While on the subject, let’s also discuss the negative churn rate concept.
A negative churn rate refers to a situation where the expansion and retention of existing customers outweigh the loss of customers.
In other words, it occurs when the increased spending or upselling from current customers exceeds the revenue lost due to churn.
A negative churn rate is one examples of churn rate you want. It’s a positive indicator for businesses, demonstrating the ability to generate growth from existing customer relationships. Monitoring and striving for a negative churn rate can be a valuable goal for businesses seeking sustainable growth and profitability.
FAQs
What Is the Churn Rate?
The churn rate is a metric that measures the percentage of customers or subscribers who stop using a product or service within a given period. It indicates the rate of customer attrition or loss.
What Does a 5% Churn Mean?
A 5% churn rate means that 5% of the total customer base or subscriber base has discontinued their usage or subscription within a specific period. It suggests that 5 out of every 100 customers have stopped doing business with the company.
How Do You Calculate the Churn Rate?
The churn rate is calculated by dividing the number of customers lost during a particular period by the total number of customers at the beginning of that period. The result is multiplied by 100 to express the churn rate as a percentage.

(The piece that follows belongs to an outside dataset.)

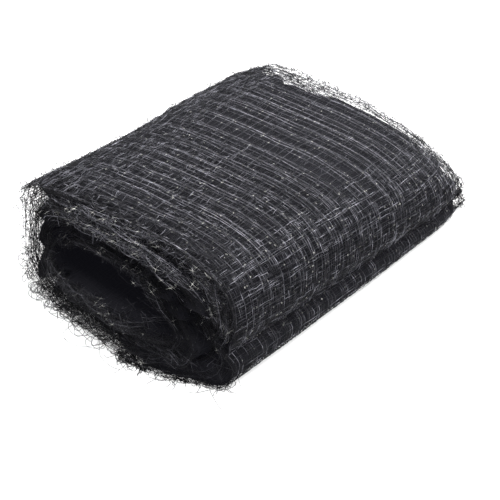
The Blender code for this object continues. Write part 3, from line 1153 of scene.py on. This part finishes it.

What Does Churn Mean in KPI?
In the context of key performance indicators (KPIs), churn refers to the metric that measures customer attrition or loss. It helps businesses assess their ability to retain customers and maintain long-term relationships, which is essential for sustainable growth and profitability.
What Is a Good Churn Rate?
A good churn rate can vary across industries and business models. Generally, a lower churn rate is desirable as it indicates higher customer retention.
However, what constitutes a good churn rate depends on industry-specific benchmarks and factors such as customer acquisition costs and customer lifetime value. It is recommended to consult industry reports and research to determine the ideal churn rate for your specific industry.